Artaxerxes
Plutarch
Plutarch. Plutarch's Lives, Vol. XI. Perrin, Bernadotte, translator. Cambridge, MA: Harvard University Press; London: William Heinemann Ltd., 1926.
After this she consulted the king’s pleasure in all things, and by approving of everything that he did, acquired influence with him and achieved all her ends. She perceived that the king was desperately in love with one of his two daughters, Atossa, and that, chiefly on his mother’s account, he was trying to conceal and restrain his passion, although some say that he had already had secret intercourse with the girl.
When, accordingly, Parysatis became suspicious of the matter, she showed the girl more affection than before, and would speak to Artaxerxes in praise of her beauty and her disposition, saying that she was truly royal and magnificent. At last, then, she persuaded the king to marry the girl and proclaim her his lawful wife, ignoring the opinions and laws of the Greeks, and regarding himself as appointed by Heaven to be a law unto the Persians and an arbitrator of good and evil.

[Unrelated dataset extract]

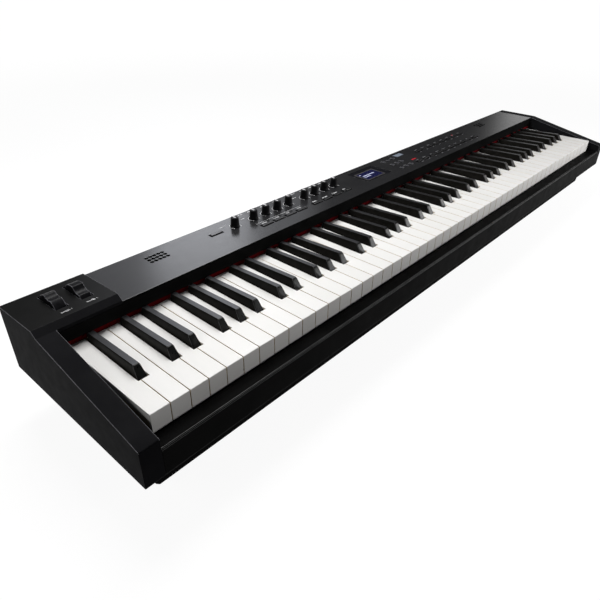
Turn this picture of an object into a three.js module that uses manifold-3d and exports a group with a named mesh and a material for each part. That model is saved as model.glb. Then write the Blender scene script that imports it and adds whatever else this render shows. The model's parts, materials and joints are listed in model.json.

Some, however, say, and among them is Heracleides of Cymé, that Artaxerxes married, not one of his daughters only, but also a second, Amestris, of whom we shall speak a little later.[*](Chap. xxvii. 4.) Atossa, however, was so beloved by her father as his consort, that when her body was covered with leprosy he was not offended at this in the least,
but offered prayers to Hera in her behalf, making his obeisance and clutching the earth before this goddess as he did before no other; while his satraps and friends, at his command, sent the goddess so many gifts that the sixteen furlongs between her sanctuary and the royal palace were filled with gold and silver and purple and horses.